Interspersed with these memories is the bullet point version of the story of Ward’s life from young black girl in the American South to first-in-the-family college student at Stanford University to twenty-something aspiring writer in New York. But mostly, Men We Reaped is Ward’s testimonial about bearing witness to the lives of the black men she knew and loved whose individual ghosts haunt her the way they collectively haunt history.
So Long a Letter by Mariama Bâ
This slim novel from Senegalese writer Mariama Bâ is written as a letter from Senegalese school teacher Ramatoulaye to her childhood friend Aissatou. Ramatoulaye’s husband of thirty years, Modou, died from a sudden heart attack. The events of the book take place within her iddat, a mourning period of over four months observed by Muslim widows. Within the letter, which Ramatoulaye dubs “a prop in [her] distress,” are her innermost thoughts about her marriage which are a mix of anger and grief because after ignoring her for most of their union her husband had recently taken a second wife, a practice allowed by custom but that surprised and angered her. Still there is genuine ache in Ramatoulaye’s recollections of their time together. “Like opium, I missed our daily consultations,” she reminisces. “I side-stepped my pain in a refusal to fight it.”
Throughout the letter she touches on the emotional labor of being a co-wife, the constraints placed upon her behavior and dress by tradition, and her small attempts to live her new independent life like finally going to the movies by herself. So Long a Letter is a fascinating look at Senegal’s widow culture and more broadly, how we perform grief for others versus how we experience it internally. We owe this nuance and intimacy to the book’s structure as a letter between friends.

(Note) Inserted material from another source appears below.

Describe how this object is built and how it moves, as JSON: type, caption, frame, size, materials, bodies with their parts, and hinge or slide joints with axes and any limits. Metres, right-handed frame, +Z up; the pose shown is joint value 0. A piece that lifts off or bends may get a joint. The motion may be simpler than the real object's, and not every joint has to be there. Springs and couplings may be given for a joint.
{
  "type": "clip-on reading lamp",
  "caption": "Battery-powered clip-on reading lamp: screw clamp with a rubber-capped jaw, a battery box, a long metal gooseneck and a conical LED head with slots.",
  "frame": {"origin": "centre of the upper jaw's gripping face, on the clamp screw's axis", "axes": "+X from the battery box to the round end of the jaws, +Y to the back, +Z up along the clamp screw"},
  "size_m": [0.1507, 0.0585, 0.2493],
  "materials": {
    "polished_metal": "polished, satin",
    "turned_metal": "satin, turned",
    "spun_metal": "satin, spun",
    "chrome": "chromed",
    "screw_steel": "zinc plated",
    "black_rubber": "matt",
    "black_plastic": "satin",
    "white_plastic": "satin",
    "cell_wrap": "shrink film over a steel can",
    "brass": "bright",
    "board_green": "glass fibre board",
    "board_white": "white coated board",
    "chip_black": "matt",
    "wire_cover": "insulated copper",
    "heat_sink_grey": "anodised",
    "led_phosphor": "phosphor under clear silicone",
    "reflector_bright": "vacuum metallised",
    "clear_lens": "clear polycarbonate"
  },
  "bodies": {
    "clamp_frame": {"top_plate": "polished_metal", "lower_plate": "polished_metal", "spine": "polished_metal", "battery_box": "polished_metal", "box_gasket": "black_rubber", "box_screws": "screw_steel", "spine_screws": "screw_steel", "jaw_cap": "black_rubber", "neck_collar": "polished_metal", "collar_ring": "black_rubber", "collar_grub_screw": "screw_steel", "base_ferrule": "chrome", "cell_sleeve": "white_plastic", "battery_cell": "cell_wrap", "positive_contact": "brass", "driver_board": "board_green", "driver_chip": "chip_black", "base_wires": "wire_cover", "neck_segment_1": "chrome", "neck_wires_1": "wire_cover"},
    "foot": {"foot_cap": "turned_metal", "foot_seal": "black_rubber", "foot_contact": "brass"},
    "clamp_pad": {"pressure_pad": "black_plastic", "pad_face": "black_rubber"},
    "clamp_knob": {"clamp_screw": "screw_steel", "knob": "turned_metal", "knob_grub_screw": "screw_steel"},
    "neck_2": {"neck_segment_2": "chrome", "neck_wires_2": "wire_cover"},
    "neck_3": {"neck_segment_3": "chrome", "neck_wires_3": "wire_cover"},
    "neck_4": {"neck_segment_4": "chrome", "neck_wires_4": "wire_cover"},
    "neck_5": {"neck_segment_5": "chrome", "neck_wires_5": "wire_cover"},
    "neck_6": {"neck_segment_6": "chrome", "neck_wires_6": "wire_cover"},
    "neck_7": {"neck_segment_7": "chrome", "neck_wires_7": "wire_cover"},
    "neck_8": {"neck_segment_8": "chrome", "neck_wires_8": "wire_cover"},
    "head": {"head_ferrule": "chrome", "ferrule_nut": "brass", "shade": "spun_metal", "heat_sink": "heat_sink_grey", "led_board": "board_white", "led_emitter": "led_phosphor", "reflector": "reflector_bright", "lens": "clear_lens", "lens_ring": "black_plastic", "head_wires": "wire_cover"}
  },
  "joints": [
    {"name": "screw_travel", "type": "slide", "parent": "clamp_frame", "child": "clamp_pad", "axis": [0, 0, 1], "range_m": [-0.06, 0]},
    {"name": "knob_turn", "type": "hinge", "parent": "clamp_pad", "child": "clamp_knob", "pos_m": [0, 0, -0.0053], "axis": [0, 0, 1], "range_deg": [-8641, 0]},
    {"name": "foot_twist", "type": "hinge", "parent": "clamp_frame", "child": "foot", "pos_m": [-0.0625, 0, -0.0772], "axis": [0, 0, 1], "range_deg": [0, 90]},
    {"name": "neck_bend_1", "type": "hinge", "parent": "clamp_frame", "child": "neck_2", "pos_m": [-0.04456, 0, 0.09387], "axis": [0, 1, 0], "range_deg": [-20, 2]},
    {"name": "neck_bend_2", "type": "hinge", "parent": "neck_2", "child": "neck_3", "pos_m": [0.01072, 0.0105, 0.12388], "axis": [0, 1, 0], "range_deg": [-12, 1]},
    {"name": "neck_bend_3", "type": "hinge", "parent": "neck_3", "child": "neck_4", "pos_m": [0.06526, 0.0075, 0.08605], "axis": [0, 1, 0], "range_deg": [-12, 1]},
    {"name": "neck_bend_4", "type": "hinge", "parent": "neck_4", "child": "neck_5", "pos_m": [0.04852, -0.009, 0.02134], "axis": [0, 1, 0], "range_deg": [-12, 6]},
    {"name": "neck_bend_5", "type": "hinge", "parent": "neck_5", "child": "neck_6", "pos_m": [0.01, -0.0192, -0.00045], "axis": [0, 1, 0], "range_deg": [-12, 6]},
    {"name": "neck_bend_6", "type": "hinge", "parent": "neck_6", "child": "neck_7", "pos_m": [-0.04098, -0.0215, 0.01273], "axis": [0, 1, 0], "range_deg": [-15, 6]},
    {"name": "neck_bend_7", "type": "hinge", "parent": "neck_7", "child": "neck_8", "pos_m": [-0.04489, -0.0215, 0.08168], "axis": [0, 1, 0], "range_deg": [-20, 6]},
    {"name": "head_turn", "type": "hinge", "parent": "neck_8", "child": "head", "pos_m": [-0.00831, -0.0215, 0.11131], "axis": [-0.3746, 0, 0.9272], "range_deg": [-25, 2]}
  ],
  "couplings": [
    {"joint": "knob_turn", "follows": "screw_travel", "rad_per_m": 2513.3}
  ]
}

In this way, Bâ’s novel makes a strong case for the restorative power of (specifically female) friendship.
Blue Nights by Joan Didion
In her best-selling 2005 memoir, The Year of Magical Thinking, Didion reflected on the loss of her husband and sometimes editor John Dunne. Around the time of its publication she suffered another loss, that of their adopted daughter Quintana Roo Dunne, who died from complications from a flu.

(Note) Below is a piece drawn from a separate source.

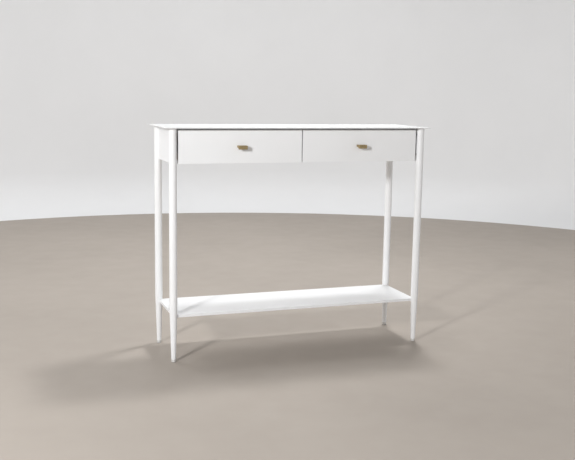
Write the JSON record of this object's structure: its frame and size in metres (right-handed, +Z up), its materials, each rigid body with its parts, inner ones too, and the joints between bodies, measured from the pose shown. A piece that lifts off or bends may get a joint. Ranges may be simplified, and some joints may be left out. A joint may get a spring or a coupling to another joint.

In Blue Nights, Didion returns to the subject of loss in a book full of wistful meditations on aging and mortality. We learn about what Didion was like as a new mother and how she helped Quintana prepare for her wedding day among other fragmented memories of her family’s idyllic bicoastal life spent flying between Malibu and Manhattan. But an uncharacteristic gloom weighs heavy over the prose. This isn’t the crisp, breezy, and effortlessly glamorous writing that has come to define Didion. These pages are perfumed with sadness. The blueness referenced in the title is as much a tone of voice as it is a mood. There are no quick quotables or death-provoked realizations, just a pensive woman looking at how loving and losing the two most important people in her life shaped and reshaped her. This is a survival story. It is this emotional nakedness that makes this memoir one of the most intimate literary offerings from one of America’s greatest essayists.